'''

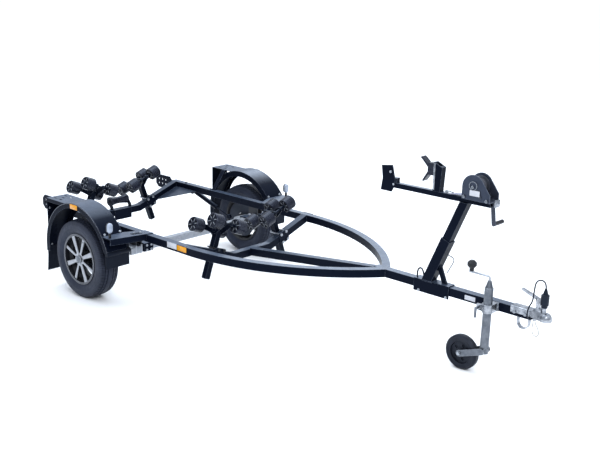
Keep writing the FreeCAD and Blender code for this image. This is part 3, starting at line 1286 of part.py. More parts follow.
def jockey_crank():
    """The bent rod on the cap."""
    r, bend = JOCKEY_CRANK_R, JOCKEY_CRANK_BEND
    low = jockey_axis(JOCKEY_TUBE_TOP_Z + JOCKEY_CAP_H)
    corner = low + Z * (JOCKEY_CRANK_RISE + bend)
    tip = corner - X * JOCKEY_CRANK
    turn = corner - X * bend - Z * bend
    middle = turn + V(math.cos(math.pi / 4), 0, math.sin(math.pi / 4)) * bend
    edges = [Part.LineSegment(low, corner - Z * bend), Part.Arc(corner - Z * bend, middle, corner - X * bend),
             Part.LineSegment(corner - X * bend, tip)]
    path = Part.Wire([edge.toShape() for edge in edges])
    profile = Part.Wire(Part.makeCircle(r, low, Z))
    return path.makePipeShell([profile], True, False)


def jockey_knob():
    """The funnel-shaped knob on the crank's end."""
    cap_z = JOCKEY_TUBE_TOP_Z + JOCKEY_CAP_H
    top = jockey_axis(cap_z + JOCKEY_CRANK_RISE + JOCKEY_CRANK_BEND + JOCKEY_CRANK_R)
    foot = top - X * (JOCKEY_CRANK - JOCKEY_KNOB_STEM_R)
    h, stem, wide = JOCKEY_KNOB_H, JOCKEY_KNOB_STEM_R, JOCKEY_KNOB_R
    outline = [(0, 0), (stem, 0), (stem, h / 4), (wide, h / 2), (wide, h - stem), (wide - stem, h), (0, h)]
    return ring([foot + V(r, 0, z) for r, z in outline], foot, Z)


def jockey_clamp():
    """The split clamp that holds the tube, its ears and its plate on the drawbar's right side."""
    z0, z1 = JOCKEY_CLAMP_LOW_Z, JOCKEY_CLAMP_LOW_Z + JOCKEY_CLAMP_H
    outer_r = JOCKEY_TUBE_R + JOCKEY_CLAMP_WALL
    collar = rod(jockey_axis(z0), jockey_axis(z1), outer_r)
    neck = box(JOCKEY_X - outer_r, JOCKEY_X + outer_r, JOCKEY_Y, -BAR / 2, z0, z1)
    half = JOCKEY_PLATE_L / 2
    pad = box(JOCKEY_X - half, JOCKEY_X + half, -BAR / 2 - JOCKEY_PLATE_T, -BAR / 2, z0, z1)
    ear_y = JOCKEY_Y - outer_r + JOCKEY_EAR_T / 2
    ears = box(JOCKEY_X - outer_r - JOCKEY_EAR, JOCKEY_X, ear_y, ear_y + JOCKEY_EAR_T, z0 + JOCKEY_EAR_T / 2,
               z1 - JOCKEY_EAR_T / 2)
    bore = rod(jockey_axis(z0 - CUT), jockey_axis(z1 + CUT), JOCKEY_TUBE_R)
    return join([collar, neck, pad, ears]).cut(bore)


def jockey_handle():
    """The clamp's tommy bar."""
    outer_r = JOCKEY_TUBE_R + JOCKEY_CLAMP_WALL
    z = JOCKEY_CLAMP_LOW_Z + JOCKEY_CLAMP_H / 2
    start = V(JOCKEY_X - outer_r - JOCKEY_EAR / 2, JOCKEY_Y - outer_r + JOCKEY_EAR_T / 2 - SEAT, z)
    low = start - Y * (JOCKEY_EAR_T * 2)
    screw = rod(start, low, JOCKEY_HANDLE_R)
    grip = rod(low + Z * JOCKEY_HANDLE_R, low - Z * JOCKEY_HANDLE_LONG, JOCKEY_HANDLE_R)
    return join([screw, grip])


def jockey_leg():
    """The inner tube that the crank drives up and down."""
    radius = JOCKEY_TUBE_R - JOCKEY_WALL - JOCKEY_LEG_FIT
    low_z = JOCKEY_TUBE_LOW_Z - JOCKEY_NECK
    low = jockey_axis(low_z)
    outer = rod(low, low + Z * JOCKEY_LEG_LONG, radius)
    return outer.cut(rod(low + Z * JOCKEY_WALL, low + Z * (JOCKEY_LEG_LONG + CUT), radius - JOCKEY_WALL))


def jockey_fork():
    """The swivel head and the two arms that trail the wheel."""
    head_top = JOCKEY_TUBE_LOW_Z - JOCKEY_NECK - SEAT
    head = rod(jockey_axis(head_top - JOCKEY_HEAD_H), jockey_axis(head_top), JOCKEY_TUBE_R)
    start = jockey_axis(head_top - JOCKEY_HEAD_H / 2)
    centre = jockey_centre()
    parts = [head]
    gap = JOCKEY_W / 2 + JOCKEY_FORK_GAP + JOCKEY_FORK_T / 2
    for side in (-1, 1):
        shift = Y * (side * gap)
        parts.append(link(start + shift, JOCKEY_FORK_H / 2, centre + shift, JOCKEY_FORK_H / 2, Y, JOCKEY_FORK_T))
    reach = gap + JOCKEY_FORK_T
    yoke = box(JOCKEY_X - JOCKEY_TUBE_R / 2, JOCKEY_X + JOCKEY_TUBE_R / 2, JOCKEY_Y - gap, JOCKEY_Y + gap,
               head_top - JOCKEY_HEAD_H, head_top)
    axle = rod(centre - Y * reach, centre + Y * reach, JOCKEY_AXLE_R)
    return join(parts + [yoke, axle])


def jockey_wheel():
    """A solid tyre on a dished hub with round holes in its web."""
    half = JOCKEY_W / 2
    centre = jockey_centre()
    hub_r, bore, boss = JOCKEY_HUB_R, JOCKEY_AXLE_R + RUN_FIT, JOCKEY_BOSS_R
    edge = JOCKEY_EDGE
    one_side = [(bore, half), (boss, half), (boss, half / 3), (hub_r, half / 3),
                (hub_r + JOCKEY_RIM_T, half - edge / 3),
                (hub_r + 2 * JOCKEY_RIM_T, half - edge / 3), (JOCKEY_R - edge, half), (JOCKEY_R, half - edge)]
    outline = one_side + [(r, -y) for r, y in reversed(one_side)]
    wheel = ring([V(0, y, r) for r, y in outline], V(0, 0, 0), Y)
    pitch_r = (hub_r + boss) / 2
    for count in range(JOCKEY_HOLES):
        turn = 2 * math.pi * count / JOCKEY_HOLES
        place = V(pitch_r * math.cos(turn), 0, pitch_r * math.sin(turn))
        for side in (-1, 1):
            web = place + Y * (side * JOCKEY_WEB_T / 2)
            wheel = wheel.cut(rod(web, place + Y * (side * half), JOCKEY_HOLE_R))
    return wheel.translated(centre)


# Assembly

NODES = {}


def add(name, *shapes):
    """A node of one solid, or of like solids that don't touch."""
    NODES[name] = shapes[0] if len(shapes) == 1 else Part.makeCompound(list(shapes))


def add_both(name, *shapes):
    """One node for the left and right pieces together."""
    add(name, *shapes, *[mirrored(shape) for shape in shapes])


def add_sides(name, shape):
    """A node for the left piece and one for the right."""
    add(name + "_left", shape)
    add(name + "_right", mirrored(shape))


add("drawbar", drawbar())
add_sides("rail", rail())
add("keel_beam", keel())
add("cross_member_front", cross_member(CROSS_FRONT_X))
add("cross_member_rear", join([cross_member(CROSS_REAR_X), gusset(), mirrored(gusset())]))
add_both("rail_end_plates", end_plate())
add("axle_tube", axle_tube())
add_both("axle_mounts", *axle_mount(), damper_lug())
add_both("axle_arms", axle_arm())
add_both("dampers", damper())
add_sides("mudguard", mudguard())
add_both("mud_flaps", *mud_flaps())
add_both("outriggers", *outrigger())
add_both("marker_lamps", marker_lamp())
add_both("side_reflectors", *side_reflectors())
add_sides("tyre", tyre(WHEEL_Y, WHEEL_R, TYRE_W, TREAD_W, BEAD_R, RIM_R, SIDEWALL_R))
add_sides("rim", rim(WHEEL_Y))
add("keel_roller_bracket", *keel_bracket())
add("keel_roller", keel_roller())
for cradle in CRADLES:
    add_sides("rocker_" + cradle, rocker_place(rocker(), cradle))
    add_sides("rollers_" + cradle + "_fore", rocker_place(roller_pair(1), cradle))
    add_sides("rollers_" + cradle + "_aft", rocker_place(roller_pair(-1), cradle))
add_both("cradle_posts", *[cradle_post(cradle) for cradle in CRADLES])
add_both("clamp_plates", *[clamp_plate(cradle) for cradle in CRADLES])
add_both("post_bolts", *[bolt for cradle in CRADLES for bolt in square_bolts(cradle, CLAMP_BOLT_R)])
add("post_base", join([post_base(), post_strut()]))
add("mast", mast())
add("stop_plates", join([bow_stop(), stop_block()]), catch())
add("catch_fork", catch_fork())
add("winch_frame", winch_frame())
add("winch_drum", winch_drum())
add("winch_crank", winch_crank())
add("coupling", coupling())
add("coupling_lever", coupling_lever())
add("chain_loop", chain_loop())
add("plug", plug())
add("plug_cable", cord(plug_cable_points(), CABLE_R, "plug_cable"))
add("safety_cable", cord(safety_cable_points(), SAFETY_R, "safety_cable"))
add("jockey_tube", jockey_tube())
add("jockey_crank", join([jockey_crank(), jockey_knob()]))
add("jockey_clamp", jockey_clamp())
add("jockey_handle", jockey_handle())
add("jockey_leg", jockey_leg())
add("jockey_fork", jockey_fork())
add("jockey_wheel", jockey_wheel())


def parked():
    """Leans the level frame about the wheels' axis onto the jockey wheel."""
    return FreeCAD.Placement(V(0, 0, 0), FreeCAD.Rotation(Y, math.degrees(PARK)), V(0, 0, WHEEL_R))


def place_all():
    """Parks every node, centres the whole along x and returns the placement used."""
    lean = parked()
    for shape in NODES.values():
        shape.Placement = lean.multiply(shape.Placement)
    reach = Part.makeCompound(list(NODES.values())).BoundBox
    shift = FreeCAD.Placement(V(-(reach.XMin + reach.XMax) / 2, 0, 0), FreeCAD.Rotation())
    for shape in NODES.values():
        shape.Placement = shift.multiply(shape.Placement)
    return shift.multiply(lean)


WORLD = place_all()
for name, shape in NODES.items():
    shape.exportStep("parts/" + name + ".step")
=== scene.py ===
import bpy, bmesh, json, math
from mathutils import Matrix, Vector


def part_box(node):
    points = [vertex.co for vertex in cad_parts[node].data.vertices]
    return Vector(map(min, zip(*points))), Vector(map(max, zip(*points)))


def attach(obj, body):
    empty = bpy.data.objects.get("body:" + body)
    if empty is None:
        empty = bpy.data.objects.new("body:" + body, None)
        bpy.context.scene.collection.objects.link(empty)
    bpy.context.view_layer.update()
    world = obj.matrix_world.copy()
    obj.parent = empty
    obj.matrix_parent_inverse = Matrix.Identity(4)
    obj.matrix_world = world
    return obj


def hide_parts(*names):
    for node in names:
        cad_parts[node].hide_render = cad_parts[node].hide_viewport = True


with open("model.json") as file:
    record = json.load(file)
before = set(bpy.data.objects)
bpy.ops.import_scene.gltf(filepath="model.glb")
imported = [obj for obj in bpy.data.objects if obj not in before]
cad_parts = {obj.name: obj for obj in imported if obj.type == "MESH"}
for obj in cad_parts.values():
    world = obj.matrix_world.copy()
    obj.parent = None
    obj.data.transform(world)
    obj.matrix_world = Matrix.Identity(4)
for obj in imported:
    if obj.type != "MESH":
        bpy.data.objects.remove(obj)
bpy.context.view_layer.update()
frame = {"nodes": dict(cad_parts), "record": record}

NODES = frame["nodes"]
MM = 0.001

# The trailer is described level, in millimetres, forward of its wheels' axis and above the ground under them, and
# leans nose down about that axis as it is parked. A size or place with a name from the construction has its value.
WHEEL_R, WHEEL_Y = 275.0, 768.0
PARK_SLOPE = 0.03
NOSE_DOWN = math.atan(PARK_SLOPE)
TYRE_LOW, TYRE_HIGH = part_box("tyre_left")
WHEEL_X = (TYRE_LOW[0] + TYRE_HIGH[0]) / 2

BAR, WALL, BAR_BOTTOM, BAR_FRONT_X = 50.0, 3.0, 450.0, 2955.0
BAR_MID = BAR_BOTTOM + BAR / 2
RAIL_Y = 575.0
RAIL_IN_Y = RAIL_Y - BAR / 2
AXLE_X, AXLE_Z = 285.0, 364.0
CHEEK_Y = 53.0


def way(x, y, z):
    """A direction of the level frame as the parked trailer has it."""
    ahead, rise = math.cos(NOSE_DOWN), math.sin(NOSE_DOWN)
    return Vector((x * ahead + z * rise, y, z * ahead - x * rise))


def at(x, y, z):
    """A point of the level frame, in metres on the parked trailer."""
    return way(x, y, z - WHEEL_R) * MM + Vector((WHEEL_X, 0, WHEEL_R * MM))


def word_of(side):
    return "left" if side > 0 else "right"


FORWARD, LEFT, UP = way(1, 0, 0), way(0, 1, 0), way(0, 0, 1)


# Camera and light

CAMERA_LENS, CAMERA_DOWN_DEG, CAMERA_TURN_DEG = 53.452, 14.51694, 42.5631776
EYE_AHEAD, EYE_LEFT, EYE_HIGH = 5.05786692, -4.10863156, 2.03079333


def camera():
    """The photo's own view."""
    data = bpy.data.cameras.new("camera")
    data.sensor_width, data.sensor_fit, data.lens, data.clip_end = 36, "HORIZONTAL", CAMERA_LENS, 2000
    eye = bpy.data.objects.new("camera", data)
    eye.location = (WHEEL_X + EYE_AHEAD, EYE_LEFT, EYE_HIGH)
    eye.rotation_euler = (math.radians(90 - CAMERA_DOWN_DEG), 0, math.radians(CAMERA_TURN_DEG))
    bpy.context.collection.objects.link(eye)
    bpy.context.scene.camera = eye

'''

→ **PROBLEM DESCRIPTION**
Transcribe the lines beginning at the one that contains "WORLD = place_all()" and ending at the one that contains "obj.matrix_parent_inverse = Matrix.Identity(4)", with nothing added or left out.

→ **COMPLETE OUTPUT**
WORLD = place_all()
for name, shape in NODES.items():
    shape.exportStep("parts/" + name + ".step")
=== scene.py ===
import bpy, bmesh, json, math
from mathutils import Matrix, Vector


def part_box(node):
    points = [vertex.co for vertex in cad_parts[node].data.vertices]
    return Vector(map(min, zip(*points))), Vector(map(max, zip(*points)))


def attach(obj, body):
    empty = bpy.data.objects.get("body:" + body)
    if empty is None:
        empty = bpy.data.objects.new("body:" + body, None)
        bpy.context.scene.collection.objects.link(empty)
    bpy.context.view_layer.update()
    world = obj.matrix_world.copy()
    obj.parent = empty
    obj.matrix_parent_inverse = Matrix.Identity(4)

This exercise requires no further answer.